Objet précieux et cher (y compris dans un sens affectif – lorsqu’on la reçoit par héritage), elle (auto)désigne une «haute culture»: raffinée, élégante, belle et compliquée… Mais sa qualité suprême – son charme ? – réside sans doute dans sa «discrétion», exprimée dans la scénographie au premier degré. Discrète, car elle cache au plus profond de ses entrailles un trésor – son mouvement – comme un cœur mécanique. Discret encore, le minuscule «Poinçon de Genève», signe hautement distinctif et reconnaissance officielle de l’Excellence Horlogère, dont seuls quelques happy few pourront apprécier la valeur ostentatoire.

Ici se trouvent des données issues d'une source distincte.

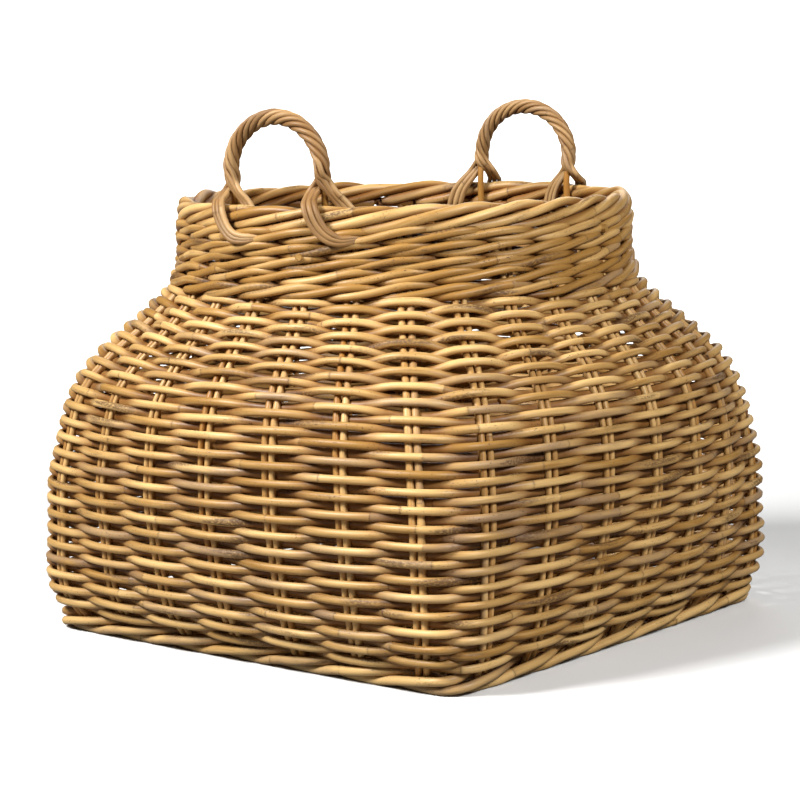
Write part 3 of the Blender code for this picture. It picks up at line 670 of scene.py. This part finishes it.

La Calatrava s’oppose ainsi aux objets de prestiges les plus visibles: le trophée, l’Oscar, le diplôme et autres attributs honorifiques, que tout un chacun reconnaît. A l’inverse, elle ressemble étrangement à d’autres objets de valeur qu’un petit nombre d’initiés reconnaîtront comme tels : l'oushebtis égyptienne, le bouddha tibétain, la tête réduite tsantsa – par exemple – sont des objets perçus comme précieux (d’un point de vue symbolique, pécuniaire, etc), voir inestimables, et dont la reconnaissance est déjà signe de distinction pour les heureux initiés. Les mêmes objets – pris pêle-mêle – apparaîtront à d’autres – les distraits, les non-experts – comme une duperie, comme «faux» ou mieux, kitsch, et d’une valeur toute relative.

Ainsi, l’effet de contexte (ici la machine de foire, contenant d’ordinaire des objets facilement reconnaissables, objets cheaps  et «vulgaires», facilement accessibles et peu désirables en dehors de l’instant présent du jeu) semble bien construire la valeur – telle qu’elle est perçue – des objets; on pourrait bien penser que le pouvoir dont tout objet est dépositaire «peut varier pour un même objet en fonction du contexte dans lequel il est momentanément inséré, perçu, construit*». Le contexte dans lequel s’expose ou s’exhibe l’objet n’est donc pas neutre: du Musée (lieu d’un culte raffiné) à la Foire ou au Salon de Jeu, du poignet délicatement parfumé du futur acheteur de notre Calatrava à celui du spectateur qui devra se contenter de l’apercevoir quelques instants – peut-être dans le miroir d’une image de soi dérobée – avant de passer son tour, oubliant vite qu’à ce prix, n’importe qui ne peut pas tenter sa chance…

[Marc Cull, Luc Weissenberg]

 

*Marc-Olivier Gonseth. 1984. «Le miroir, le masque et l'écran», in: Hainard Jacques et Roland Kaehr (eds), Objets prétextes, objets manipulés. Neuchâtel: MEN.